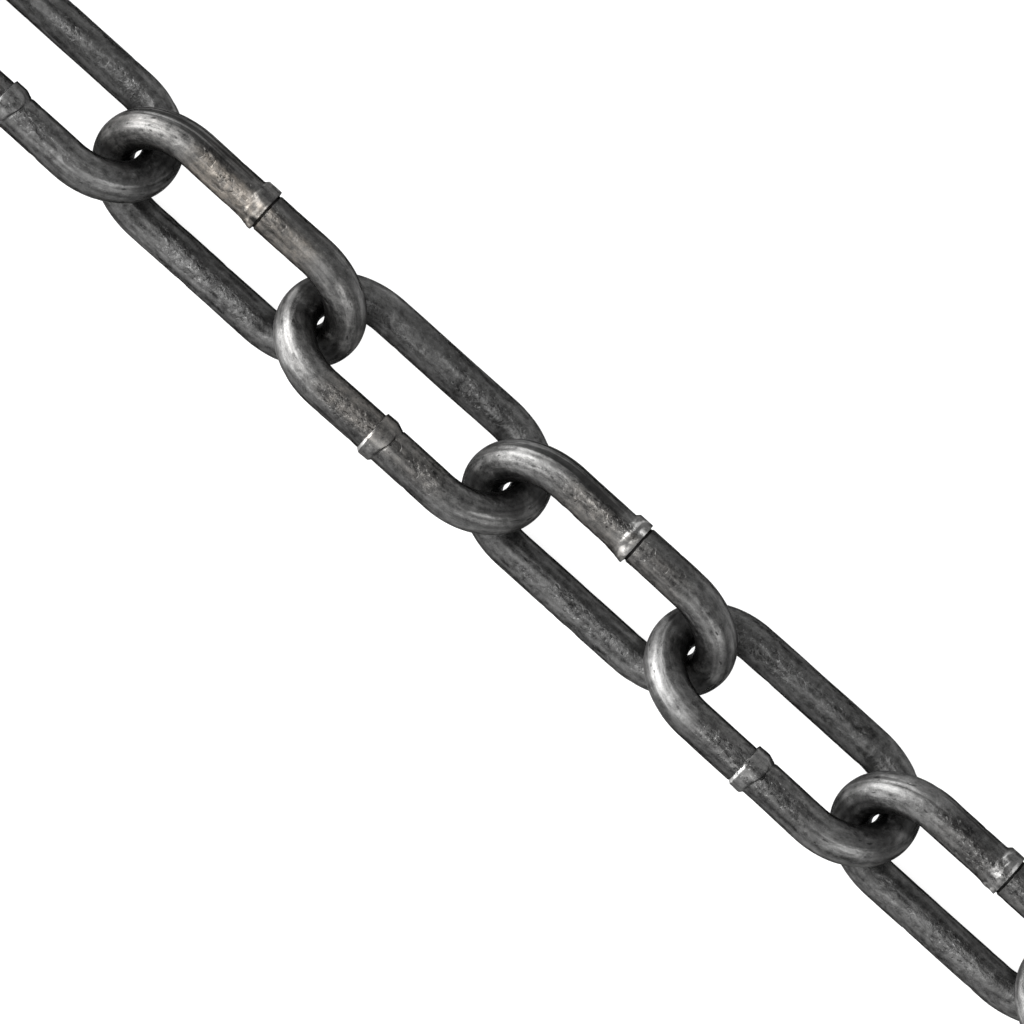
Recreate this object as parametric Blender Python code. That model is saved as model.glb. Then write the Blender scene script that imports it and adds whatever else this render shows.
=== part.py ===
"""One metre of long-link iron chain, laid out straight on the ground.

Every link is one round bar, bent to a ring with two straight legs and closed by a butt
weld in the middle of one leg. The links lean 45 degrees to one side and the other in
turn, so each one rests on its lower leg and stands square to its neighbours. +X runs
along the chain, +Z is up, and the ground is z = 0.
"""

from math import cos, pi, radians, sin

import bpy

# Sizes, in metres
LINK_COUNT = 13
BAR_DIAMETER = 0.0130
INNER_LENGTH = 0.0760
INNER_WIDTH = 0.0270
CROWN_DEPTH = 0.0212  # how far the bar's centre bulges past the ends of the legs
END_PLAY = 0.0009  # left between two links where they hook into each other
LEAN = radians(45)

# The weld collar, in the middle of the upper leg
COLLAR_LENGTH = 0.0073
COLLAR_STAND = 0.0011  # height above the bar's surface
COLLAR_SLOPE = 0.0010  # length of its shoulder at each end

# Facets: the bar has flat sides here, and a lower leg lies on one of them
BAR_SIDES = 12
CROWN_STEPS = 12
LEG_INSET = 0.0010  # the lower leg is exactly straight up to this far from its ends

BLACK_IRON = (0.085, 0.082, 0.078, 1.0)
IRON_METALLIC = 0.85
IRON_ROUGHNESS = 0.42

BAR_RADIUS = BAR_DIAMETER / 2
CORNER_RADIUS = BAR_RADIUS / cos(pi / BAR_SIDES)
COLLAR_FACTOR = (BAR_RADIUS + COLLAR_STAND) / BAR_RADIUS
LEG_OFFSET = (INNER_WIDTH + BAR_DIAMETER) / 2  # from the link's axis to a leg's centre
TIP_REACH = (INNER_LENGTH + BAR_DIAMETER) / 2  # from its middle to the bar's centre at a tip
LEG_END = TIP_REACH - CROWN_DEPTH
PITCH = INNER_LENGTH - END_PLAY
MIDDLE = (LINK_COUNT + 1) // 2
AXIS_HEIGHT = LEG_OFFSET * sin(LEAN) + BAR_RADIUS


def clear_scene():
    for obj in list(bpy.data.objects):
        bpy.data.objects.remove(obj, do_unlink=True)


def iron_material():
    material = bpy.data.materials.new("black iron")
    material.use_nodes = True
    shader = material.node_tree.nodes["Principled BSDF"]
    shader.inputs["Base Color"].default_value = BLACK_IRON
    shader.inputs["Metallic"].default_value = IRON_METALLIC
    shader.inputs["Roughness"].default_value = IRON_ROUGHNESS
    return material


def weld_stations():
    """Places along the welded leg, which lies at -Y, each with the bar's thickness there."""
    half = COLLAR_LENGTH / 2
    top = half - COLLAR_SLOPE
    thickness_at = {-half: 1.0, -top: COLLAR_FACTOR, top: COLLAR_FACTOR, half: 1.0}
    return [(along, -LEG_OFFSET, thickness) for along, thickness in thickness_at.items()]


def plain_stations():
    """The ends of the lower leg's straight stretch, at +Y, from right to left."""
    return [(side * (LEG_END - LEG_INSET), LEG_OFFSET, 1.0) for side in (1, -1)]


def crown_stations(side):
    """Places round one end of the link, which is +X for a side of 1 and -X for -1."""
    stations = []
    for step in range(CROWN_STEPS + 1):
        turn = pi * step / CROWN_STEPS
        along = side * (LEG_END + CROWN_DEPTH * sin(turn))
        across = -side * LEG_OFFSET * cos(turn)
        stations.append((along, across, 1.0))
    return stations


def link_curve(name, middle_x):
    """A closed bar in the XY plane, whose middle lies at middle_x from the object's origin."""
    curve = bpy.data.curves.new(name, "CURVE")
    curve.dimensions = "3D"
    curve.bevel_depth = CORNER_RADIUS
    curve.bevel_resolution = (BAR_SIDES - 4) // 2
    spline = curve.splines.new("POLY")
    stations = weld_stations() + crown_stations(1) + plain_stations() + crown_stations(-1)
    spline.points.add(len(stations) - 1)
    for point, (along, across, thickness) in zip(spline.points, stations):
        point.co = (middle_x + along, across, 0.0, 1.0)
        point.radius = thickness
    spline.use_cyclic_u = True
    return curve


def add_link(number, curve, collection):
    link = bpy.data.objects.new(f"link_{number}", curve)
    collection.objects.link(link)
    return link


def hook_on(link, number, neighbour, reach):
    """Hooks a link into its neighbour, turned a quarter, so that its weld comes on top.

    At each crossing the two links swing about the bar of the left-hand one. The link's
    origin is the middle of that bar, and everything beyond the link swings along.
    """
    link.parent = neighbour
    link.location = (reach, 0, 0)
    link.rotation_euler = (-pi / 2 if number % 2 == 0 else pi / 2, 0, 0)


def build_half(side, middle_link, curve, collection):
    """The links from the middle one out to one end, each hooked into the one before it."""
    neighbour = middle_link
    reach = TIP_REACH if side == 1 else TIP_REACH - PITCH
    for step in range(1, LINK_COUNT - MIDDLE + 1):
        number = MIDDLE + side * step
        link = add_link(number, curve, collection)
        hook_on(link, number, neighbour, reach)
        neighbour = link
        reach = side * PITCH


def build_chain():
    collection = bpy.data.collections.new("iron chain")
    bpy.context.scene.collection.children.link(collection)
    iron = iron_material()
    curves = {
        -1: link_curve("left link bar", -TIP_REACH),
        0: link_curve("middle link bar", 0.0),
        1: link_curve("right link bar", PITCH - TIP_REACH),
    }
    for curve in curves.values():
        curve.materials.append(iron)
    middle_link = add_link(MIDDLE, curves[0], collection)
    middle_link.location = (0, 0, AXIS_HEIGHT)
    middle_link.rotation_euler = (-LEAN, 0, 0)
    for side in (-1, 1):
        build_half(side, middle_link, curves[side], collection)


clear_scene()
build_chain()
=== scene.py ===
"""One metre of black long-link iron chain, lying straight on a pale studio floor.

Every link is one bent bar with two straight legs and two round crowns, butt-welded in the
middle of its upper leg. The bars carry rolled ridges, dents and pitted mill scale, the
welds keep their trimmed collars, and the outer bends are rubbed bright. The bends that face
the key light also carry a painted highlight, and painted shade darkens the inner outlines,
the throats, the crossings, the undersides and some flanks and lower legs.
"""

from math import atan2, cos, hypot, pi, radians, sin

import bmesh
import bpy
from mathutils import Matrix, Vector, noise


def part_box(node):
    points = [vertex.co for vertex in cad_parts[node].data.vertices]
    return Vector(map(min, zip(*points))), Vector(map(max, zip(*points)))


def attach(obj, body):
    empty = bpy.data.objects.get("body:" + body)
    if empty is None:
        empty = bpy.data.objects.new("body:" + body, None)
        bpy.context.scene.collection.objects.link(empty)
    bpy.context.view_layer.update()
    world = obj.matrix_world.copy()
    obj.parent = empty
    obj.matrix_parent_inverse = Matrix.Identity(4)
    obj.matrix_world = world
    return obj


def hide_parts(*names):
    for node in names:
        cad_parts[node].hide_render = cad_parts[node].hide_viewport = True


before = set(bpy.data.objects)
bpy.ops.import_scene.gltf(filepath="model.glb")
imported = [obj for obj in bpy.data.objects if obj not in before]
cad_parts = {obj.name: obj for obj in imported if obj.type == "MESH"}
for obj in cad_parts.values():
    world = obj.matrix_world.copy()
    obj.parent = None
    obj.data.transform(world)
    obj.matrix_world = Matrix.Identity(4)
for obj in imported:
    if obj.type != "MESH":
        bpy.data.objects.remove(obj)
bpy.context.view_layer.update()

MM = 0.001

# The links
BAR_RADIUS = 6.5 * MM
INNER_LENGTH = 76 * MM
INNER_WIDTH = 27 * MM
CROWN_DEPTH = 21.2 * MM  # how far the bar's centre bulges past the ends of the legs
LEAN = radians(45)
LEG_OFFSET = INNER_WIDTH / 2 + BAR_RADIUS
LEG_END = INNER_LENGTH / 2 + BAR_RADIUS - CROWN_DEPTH
AXIS_HEIGHT = LEG_OFFSET * sin(LEAN) + BAR_RADIUS
PATH_LENGTH = 4 * LEG_END + 2 * pi * LEG_OFFSET

# The worn bar
SKIN = 0.05 * MM  # how far the mean surface lies inside the bar's nominal size
SWELL_HEIGHT = 0.12 * MM
RIDGE_HEIGHT = 0.07 * MM
DENT_DEPTH = 0.16 * MM
RELIEF_TOP = 0.045 * MM
SEAM_DEPTH = 0.08 * MM

# The weld: a collar with a crisp lip at one end and a soft shoulder at the other
LIP_PLACE = -3.65 * MM  # along the welded leg, from its middle
COLLAR_LENGTH = 7.3 * MM
COLLAR_BLEND = 2 * MM  # either side of the collar's end, where the bar's own relief comes back
COLLAR_STAND = 1.06 * MM
LUMP_SIZE = 2.4 * MM
NOTCH_WIDTH = 0.75 * MM
NOTCH_EDGE = 0.4 * MM
# Painted shade: the crack at the foot of a lip is painted darker the deeper it is
SHADED_NOTCH = 0.3 * MM  # a notch this deep is quite black
SWAY_REACH = LEG_END + 6 * MM  # how far from the weld its two halves lie out of line

# A cracked collar, a pair being its measures on the inward and the outward side of the leg
CRACKED_STAND = (0.66 * COLLAR_STAND, COLLAR_STAND)
CRACKED_LOWEST = 0.15 * MM
CRACKED_LUMPS = 0.7 * MM
CRACKED_RISE = 0.3 * MM
CRACKED_SHOULDER = (0.6 * MM, 5.0 * MM)
CRACKED_END = (7.9 * MM, 6.4 * MM)
CRACKED_RAGGED = (1.0 * MM, 0.3 * MM)
FACETS = 8  # flats that the trimming tool cut round it
FACET_REACH = 0.3  # cosine of the angle from its middle at which a flat ends

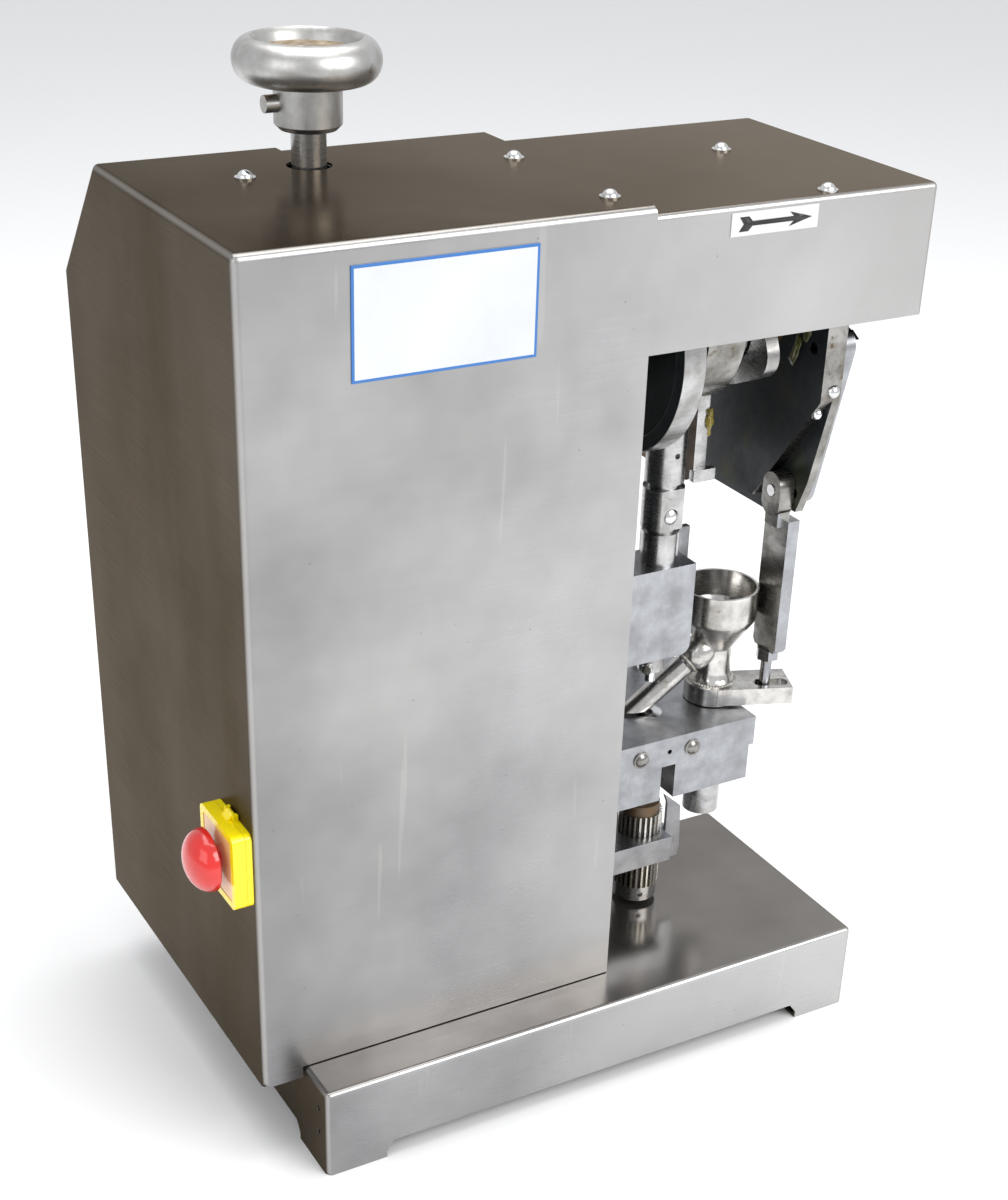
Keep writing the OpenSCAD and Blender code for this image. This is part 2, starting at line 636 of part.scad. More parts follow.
module estop_lid() color("#ffe600") {
    difference() {
        plate_yz(lid_x0, lid_x1) stop_outline(0, 6);
        plate_yz(lid_x0 + 3, lid_x1 + 1) stop_outline(3, 3.5);
        plate_yz(lid_x0 - 1, lid_x1 + 1) stop_outline(6, 2);
    }
    cyl_y(2.3, stop_y - 5.5, stop_y + 5.5, hinge_x, hinge_z);
    cyl_y(1.2, stop_y - 9, stop_y + 9, hinge_x, hinge_z);
    plate_xz(stop_y - 5.5, stop_y + 5.5) polygon([[lid_x1 - 3, stop_z + half - 2],
        [lid_x1 - 3, stop_z + half + 1], [hinge_x - 0.5, hinge_z + 2], [hinge_x - 0.5, hinge_z - 0.5],
        [lid_x1, stop_z + half + 0.5], [lid_x1, stop_z + half - 2]]);
}
// Tinted window set in the lid, with the button's guide hole.
module estop_window() color("#ff9d2e", 0.6) difference() {
    plate_yz(lid_x0 + 0.5, lid_x0 + 3) stop_outline(6, 2);
    cyl_x(10 + fit, lid_x0 - 1, lid_x0 + 5, stop_y, stop_z);
}
module estop_button() color("#e0322c") {
    depth = lid_x0 - 3.5 - stop_tip;
    translate([stop_tip, stop_y, stop_z]) rotate([0, 90, 0]) rotate_extrude($fn = 96) polygon(concat(
        [[0, 0]], [for (a = [10 : 10 : 80]) [25.5 * sin(a), 17 * (1 - cos(a))]],
        [[25.7, 17], [25.7, 20], [24, 21.2], [18, 21.6], [17, depth], [10, depth], [10, depth + 7.5],
         [0, depth + 7.5]]));
}

placed() base_plinth();
placed() frame_column();
placed() head_beam();
placed() top_plate();
placed() inner_bearing_plate();
placed() bearing_shoe();
placed() end_plate();
placed() end_plate_screws();
placed() shaft_bushes();
placed() rear_cover();
placed() cover_floor();
placed() head_cover();
placed() cover_screws();
placed() label_plate();
placed() arrow_plate();
placed() cable_gland();
placed() die_table();
placed() table_screws();
placed() die();
placed() spindle_bush();
placed() guide_block();
placed() oil_nipple();
placed() worm_brackets();
placed() motor_bracket();
placed() motor();
placed() drive_belt();
placed() estop_base();
placed() start_button();
placed() stop_button();
placed() estop_lid();
placed() estop_window();
placed() estop_button();
placed() main_shaft();
placed() eccentric();
placed() flywheel();
placed() worm_wheel();
placed() lift_cam();
placed() feed_cam();
placed() eccentric_strap();
placed() conrod();
placed() conrod_bolt();
placed() ram();
placed() punch_screw();
placed() upper_punch();
placed() worm_shaft();
placed() worm();
placed() handwheel();
placed() motor_pulley();
placed() feed_lever();
placed() feed_rod();
placed() feed_bolts();
placed() hopper();
placed() feed_tube();
placed() hopper_arm();
placed() hopper_spindle();
placed() lift_bar();
placed() lift_rod();
placed() lower_punch();
placed() upper_ring();
placed() lower_ring();
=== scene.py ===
"""Visual model of the single-punch tablet press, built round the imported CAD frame."""
import math

import bmesh
import bpy
from mathutils import Matrix, Vector, noise


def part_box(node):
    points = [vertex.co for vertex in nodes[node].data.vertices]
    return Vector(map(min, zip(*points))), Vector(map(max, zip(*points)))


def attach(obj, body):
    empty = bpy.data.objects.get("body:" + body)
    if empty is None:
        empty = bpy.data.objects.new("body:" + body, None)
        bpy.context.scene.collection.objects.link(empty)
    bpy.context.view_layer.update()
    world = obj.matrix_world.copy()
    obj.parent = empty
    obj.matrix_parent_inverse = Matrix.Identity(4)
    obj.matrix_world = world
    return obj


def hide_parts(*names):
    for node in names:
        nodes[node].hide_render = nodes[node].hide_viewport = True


MM = 0.001
DRAWING_SHIFT = 10.5    # mm that the part's frame lies to the right of the drawing's
NEAR = 1e-5             # m within which a point lies on a box's face
SAME_POINT = 1e-6       # m within which two mesh points are one

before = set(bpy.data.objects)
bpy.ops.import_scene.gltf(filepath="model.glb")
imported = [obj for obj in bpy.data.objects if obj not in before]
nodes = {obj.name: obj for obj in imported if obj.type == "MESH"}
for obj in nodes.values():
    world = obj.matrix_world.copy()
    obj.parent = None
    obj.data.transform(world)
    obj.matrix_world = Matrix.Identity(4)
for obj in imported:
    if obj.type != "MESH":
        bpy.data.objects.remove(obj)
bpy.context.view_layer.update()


# ---- material helpers --------------------------------------------------------


SOCKETS = {"color": "Base Color", "metal": "Metallic", "rough": "Roughness", "coat": "Coat Weight",
           "coat_rough": "Coat Roughness", "clear": "Transmission Weight", "ior": "IOR",
           "edge_tint": "Specular Tint"}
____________
Problem requirements → Starting with the line with "placed() eccentric_strap();" and ending with the line with "nodes[node].hide_render = nodes[node].hide_viewport", extract every line exactly and nothing outside that span.

The completed task →
placed() eccentric_strap();
placed() conrod();
placed() conrod_bolt();
placed() ram();
placed() punch_screw();
placed() upper_punch();
placed() worm_shaft();
placed() worm();
placed() handwheel();
placed() motor_pulley();
placed() feed_lever();
placed() feed_rod();
placed() feed_bolts();
placed() hopper();
placed() feed_tube();
placed() hopper_arm();
placed() hopper_spindle();
placed() lift_bar();
placed() lift_rod();
placed() lower_punch();
placed() upper_ring();
placed() lower_ring();
=== scene.py ===
"""Visual model of the single-punch tablet press, built round the imported CAD frame."""
import math

import bmesh
import bpy
from mathutils import Matrix, Vector, noise


def part_box(node):
    points = [vertex.co for vertex in nodes[node].data.vertices]
    return Vector(map(min, zip(*points))), Vector(map(max, zip(*points)))


def attach(obj, body):
    empty = bpy.data.objects.get("body:" + body)
    if empty is None:
        empty = bpy.data.objects.new("body:" + body, None)
        bpy.context.scene.collection.objects.link(empty)
    bpy.context.view_layer.update()
    world = obj.matrix_world.copy()
    obj.parent = empty
    obj.matrix_parent_inverse = Matrix.Identity(4)
    obj.matrix_world = world
    return obj


def hide_parts(*names):
    for node in names:
        nodes[node].hide_render = nodes[node].hide_viewport = True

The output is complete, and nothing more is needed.